§ **Aim of the exercise**
Using the data below, copy every line that contains the word "Blender".

§ **Data provided**
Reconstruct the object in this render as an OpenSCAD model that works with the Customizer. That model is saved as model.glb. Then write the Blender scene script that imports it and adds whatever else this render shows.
...
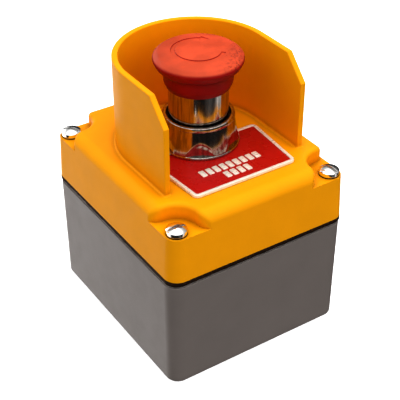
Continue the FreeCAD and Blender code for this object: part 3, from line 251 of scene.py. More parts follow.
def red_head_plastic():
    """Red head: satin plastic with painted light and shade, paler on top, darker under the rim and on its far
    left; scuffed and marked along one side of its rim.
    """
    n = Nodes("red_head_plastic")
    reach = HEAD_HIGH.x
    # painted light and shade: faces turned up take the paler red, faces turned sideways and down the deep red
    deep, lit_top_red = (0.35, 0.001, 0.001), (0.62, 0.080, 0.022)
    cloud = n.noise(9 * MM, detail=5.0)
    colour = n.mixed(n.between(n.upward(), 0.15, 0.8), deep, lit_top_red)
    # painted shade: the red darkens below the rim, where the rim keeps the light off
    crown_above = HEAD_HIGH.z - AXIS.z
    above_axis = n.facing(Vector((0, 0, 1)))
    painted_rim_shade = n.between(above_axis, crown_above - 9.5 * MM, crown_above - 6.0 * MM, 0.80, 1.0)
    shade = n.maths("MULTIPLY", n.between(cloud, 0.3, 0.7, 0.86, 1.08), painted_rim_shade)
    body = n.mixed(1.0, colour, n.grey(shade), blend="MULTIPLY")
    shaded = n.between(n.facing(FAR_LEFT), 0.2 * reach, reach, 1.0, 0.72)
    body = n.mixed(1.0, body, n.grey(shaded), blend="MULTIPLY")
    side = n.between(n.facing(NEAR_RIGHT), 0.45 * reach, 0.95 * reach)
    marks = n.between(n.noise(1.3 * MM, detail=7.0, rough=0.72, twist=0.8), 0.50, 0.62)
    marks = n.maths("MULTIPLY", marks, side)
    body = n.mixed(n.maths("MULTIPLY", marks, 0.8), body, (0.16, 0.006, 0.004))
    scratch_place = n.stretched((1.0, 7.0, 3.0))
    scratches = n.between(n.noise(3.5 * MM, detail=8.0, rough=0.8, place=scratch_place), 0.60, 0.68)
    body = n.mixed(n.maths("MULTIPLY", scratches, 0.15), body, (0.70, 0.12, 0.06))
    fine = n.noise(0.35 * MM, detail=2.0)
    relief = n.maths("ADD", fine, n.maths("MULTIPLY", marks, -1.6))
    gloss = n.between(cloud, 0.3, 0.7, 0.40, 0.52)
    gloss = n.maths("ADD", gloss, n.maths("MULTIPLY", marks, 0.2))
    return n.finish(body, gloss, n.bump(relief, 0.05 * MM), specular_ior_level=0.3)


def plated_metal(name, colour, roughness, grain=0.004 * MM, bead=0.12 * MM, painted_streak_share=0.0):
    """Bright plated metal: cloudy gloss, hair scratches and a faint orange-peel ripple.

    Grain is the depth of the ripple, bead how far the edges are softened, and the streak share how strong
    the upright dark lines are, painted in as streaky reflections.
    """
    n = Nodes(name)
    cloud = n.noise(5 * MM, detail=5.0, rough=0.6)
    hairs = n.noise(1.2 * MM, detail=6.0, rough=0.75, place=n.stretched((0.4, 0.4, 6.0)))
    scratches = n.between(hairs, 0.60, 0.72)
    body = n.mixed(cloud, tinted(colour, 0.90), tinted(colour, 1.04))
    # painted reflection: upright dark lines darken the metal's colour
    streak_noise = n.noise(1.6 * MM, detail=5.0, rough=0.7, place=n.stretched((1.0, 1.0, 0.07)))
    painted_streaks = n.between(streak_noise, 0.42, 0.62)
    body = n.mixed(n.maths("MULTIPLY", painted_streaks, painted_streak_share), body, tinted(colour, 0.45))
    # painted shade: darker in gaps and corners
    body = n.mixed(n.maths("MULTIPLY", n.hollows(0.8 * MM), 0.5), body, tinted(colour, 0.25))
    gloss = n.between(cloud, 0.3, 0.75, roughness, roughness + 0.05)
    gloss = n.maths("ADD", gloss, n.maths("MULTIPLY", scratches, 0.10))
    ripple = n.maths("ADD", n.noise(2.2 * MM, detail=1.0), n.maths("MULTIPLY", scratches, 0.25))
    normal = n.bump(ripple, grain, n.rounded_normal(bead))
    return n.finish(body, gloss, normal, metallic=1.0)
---
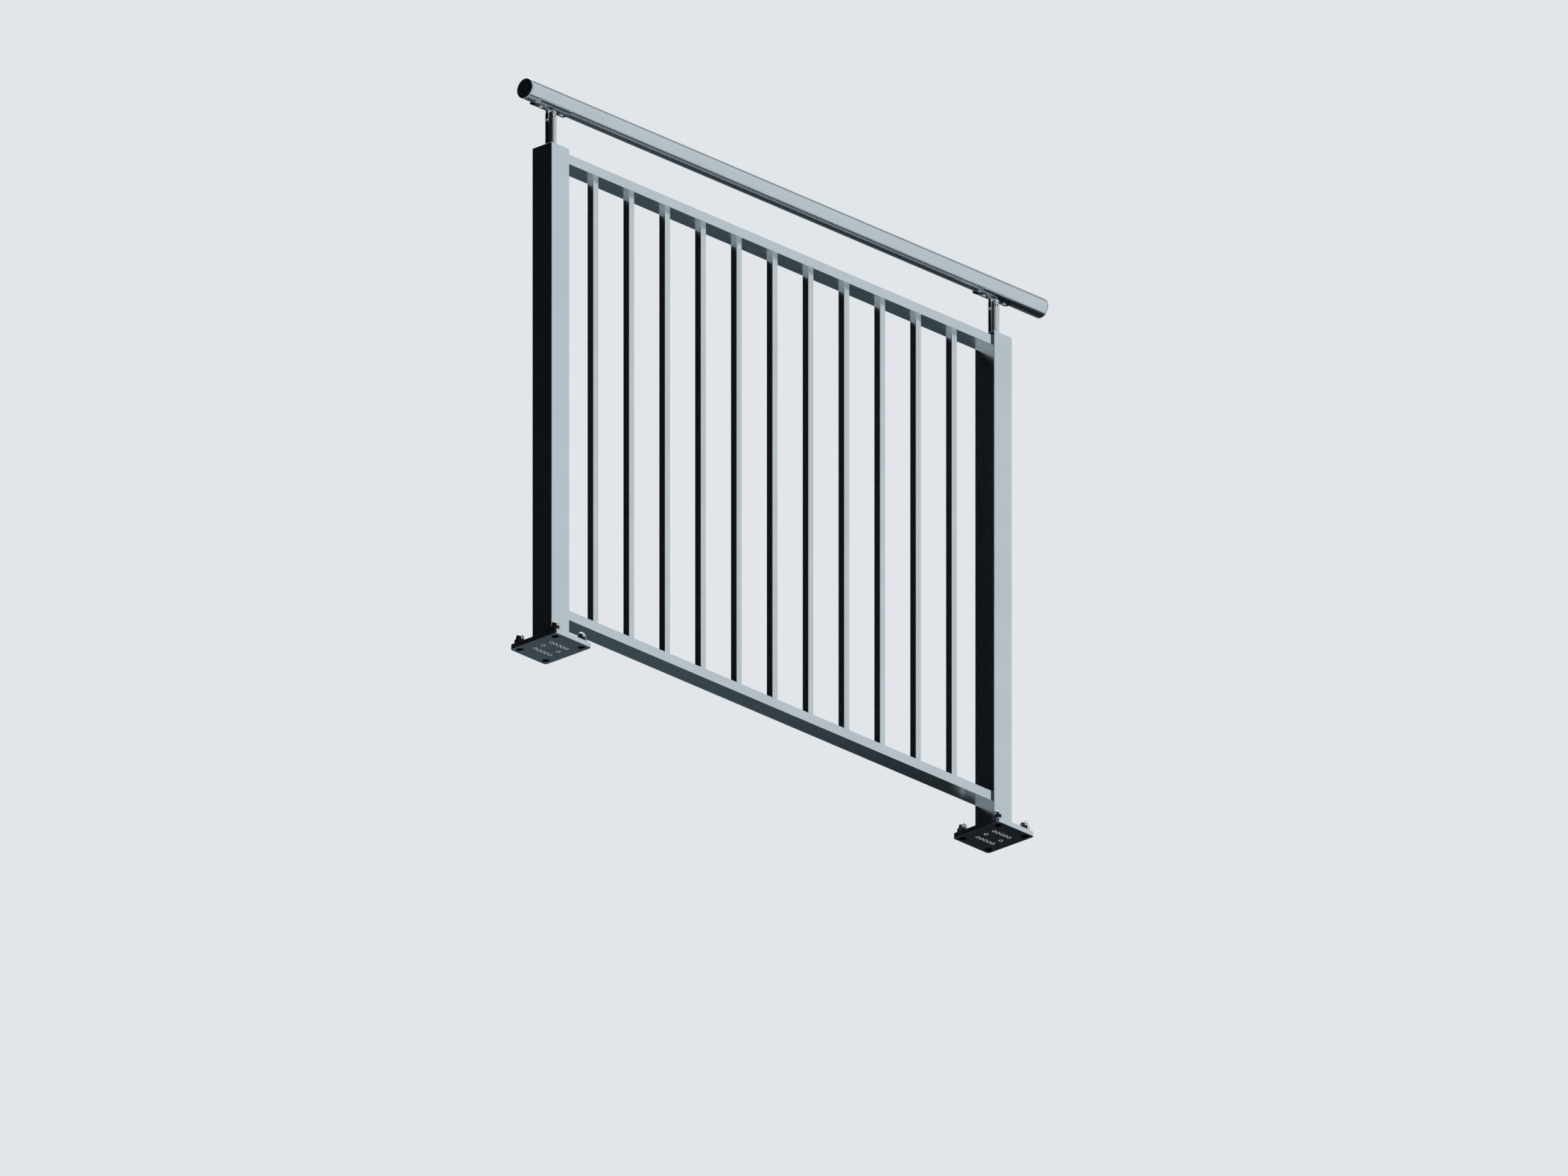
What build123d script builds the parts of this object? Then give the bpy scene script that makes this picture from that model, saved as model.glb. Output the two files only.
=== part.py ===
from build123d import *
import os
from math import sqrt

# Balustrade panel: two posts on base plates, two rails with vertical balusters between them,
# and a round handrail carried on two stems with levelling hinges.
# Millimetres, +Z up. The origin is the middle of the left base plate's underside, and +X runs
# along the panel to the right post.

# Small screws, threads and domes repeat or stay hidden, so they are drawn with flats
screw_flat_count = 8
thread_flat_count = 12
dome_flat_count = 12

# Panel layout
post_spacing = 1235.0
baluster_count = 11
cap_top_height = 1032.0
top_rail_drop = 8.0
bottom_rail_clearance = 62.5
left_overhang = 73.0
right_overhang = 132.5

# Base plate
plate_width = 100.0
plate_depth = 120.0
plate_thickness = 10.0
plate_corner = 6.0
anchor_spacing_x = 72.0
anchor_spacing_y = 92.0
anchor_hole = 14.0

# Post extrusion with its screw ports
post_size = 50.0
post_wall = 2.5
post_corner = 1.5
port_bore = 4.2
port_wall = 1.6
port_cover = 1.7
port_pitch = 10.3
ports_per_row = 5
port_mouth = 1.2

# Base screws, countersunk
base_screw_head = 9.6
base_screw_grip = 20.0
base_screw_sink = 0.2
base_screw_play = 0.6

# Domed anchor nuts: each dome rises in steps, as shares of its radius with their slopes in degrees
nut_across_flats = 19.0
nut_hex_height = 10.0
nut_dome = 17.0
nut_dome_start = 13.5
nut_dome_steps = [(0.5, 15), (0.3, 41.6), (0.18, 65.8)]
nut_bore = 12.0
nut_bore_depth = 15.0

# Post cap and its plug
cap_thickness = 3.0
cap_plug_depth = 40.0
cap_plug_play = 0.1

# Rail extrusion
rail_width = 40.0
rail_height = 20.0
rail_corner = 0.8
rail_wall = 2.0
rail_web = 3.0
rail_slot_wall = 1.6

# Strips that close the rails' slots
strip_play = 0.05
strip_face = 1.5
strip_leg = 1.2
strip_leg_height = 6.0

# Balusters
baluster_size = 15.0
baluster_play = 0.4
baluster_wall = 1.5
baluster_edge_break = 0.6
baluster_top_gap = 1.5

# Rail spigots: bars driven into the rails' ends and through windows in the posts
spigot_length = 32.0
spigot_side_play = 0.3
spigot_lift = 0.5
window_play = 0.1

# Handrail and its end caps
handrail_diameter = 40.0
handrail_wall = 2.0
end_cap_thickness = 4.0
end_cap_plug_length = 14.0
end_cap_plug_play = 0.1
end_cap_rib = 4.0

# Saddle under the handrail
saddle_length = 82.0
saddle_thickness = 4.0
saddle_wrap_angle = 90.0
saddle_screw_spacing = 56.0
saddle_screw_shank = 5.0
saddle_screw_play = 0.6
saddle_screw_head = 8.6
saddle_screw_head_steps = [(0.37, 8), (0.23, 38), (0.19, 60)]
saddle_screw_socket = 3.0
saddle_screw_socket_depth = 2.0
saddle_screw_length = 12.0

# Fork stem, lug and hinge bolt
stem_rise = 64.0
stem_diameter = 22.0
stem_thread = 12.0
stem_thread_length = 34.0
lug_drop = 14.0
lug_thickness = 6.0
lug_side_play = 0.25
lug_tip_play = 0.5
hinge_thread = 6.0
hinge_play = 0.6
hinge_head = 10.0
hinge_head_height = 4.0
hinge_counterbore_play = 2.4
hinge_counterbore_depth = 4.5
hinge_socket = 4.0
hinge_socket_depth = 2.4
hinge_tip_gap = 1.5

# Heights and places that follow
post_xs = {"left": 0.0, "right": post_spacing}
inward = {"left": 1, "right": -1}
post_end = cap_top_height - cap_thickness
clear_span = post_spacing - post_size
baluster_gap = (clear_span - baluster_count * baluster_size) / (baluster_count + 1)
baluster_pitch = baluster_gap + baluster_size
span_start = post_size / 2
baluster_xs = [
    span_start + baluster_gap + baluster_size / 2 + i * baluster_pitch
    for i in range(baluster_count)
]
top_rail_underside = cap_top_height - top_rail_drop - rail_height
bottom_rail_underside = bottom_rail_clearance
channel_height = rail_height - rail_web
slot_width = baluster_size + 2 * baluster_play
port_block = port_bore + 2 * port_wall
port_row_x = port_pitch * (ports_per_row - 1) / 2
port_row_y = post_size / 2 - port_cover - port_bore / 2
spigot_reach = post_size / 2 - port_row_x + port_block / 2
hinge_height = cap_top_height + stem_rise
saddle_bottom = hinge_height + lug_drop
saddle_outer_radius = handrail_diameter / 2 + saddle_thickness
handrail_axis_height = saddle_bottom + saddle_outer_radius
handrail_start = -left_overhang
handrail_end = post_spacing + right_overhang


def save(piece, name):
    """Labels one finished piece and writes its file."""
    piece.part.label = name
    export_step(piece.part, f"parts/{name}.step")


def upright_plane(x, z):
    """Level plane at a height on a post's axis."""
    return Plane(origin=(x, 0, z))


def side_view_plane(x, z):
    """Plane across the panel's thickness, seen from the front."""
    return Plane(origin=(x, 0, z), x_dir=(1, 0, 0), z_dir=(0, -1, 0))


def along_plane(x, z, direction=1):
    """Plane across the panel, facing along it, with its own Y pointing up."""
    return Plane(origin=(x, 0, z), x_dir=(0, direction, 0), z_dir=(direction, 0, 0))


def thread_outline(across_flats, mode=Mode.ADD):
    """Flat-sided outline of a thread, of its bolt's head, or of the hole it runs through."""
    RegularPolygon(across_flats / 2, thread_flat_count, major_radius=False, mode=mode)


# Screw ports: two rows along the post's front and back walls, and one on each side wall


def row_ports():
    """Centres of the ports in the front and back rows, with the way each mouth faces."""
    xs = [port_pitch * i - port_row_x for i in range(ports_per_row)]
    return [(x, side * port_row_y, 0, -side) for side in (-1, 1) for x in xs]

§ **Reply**
Reconstruct the object in this render as an OpenSCAD model that works with the Customizer. That model is saved as model.glb. Then write the Blender scene script that imports it and adds whatever else this render shows.
Continue the FreeCAD and Blender code for this object: part 3, from line 251 of scene.py. More parts follow.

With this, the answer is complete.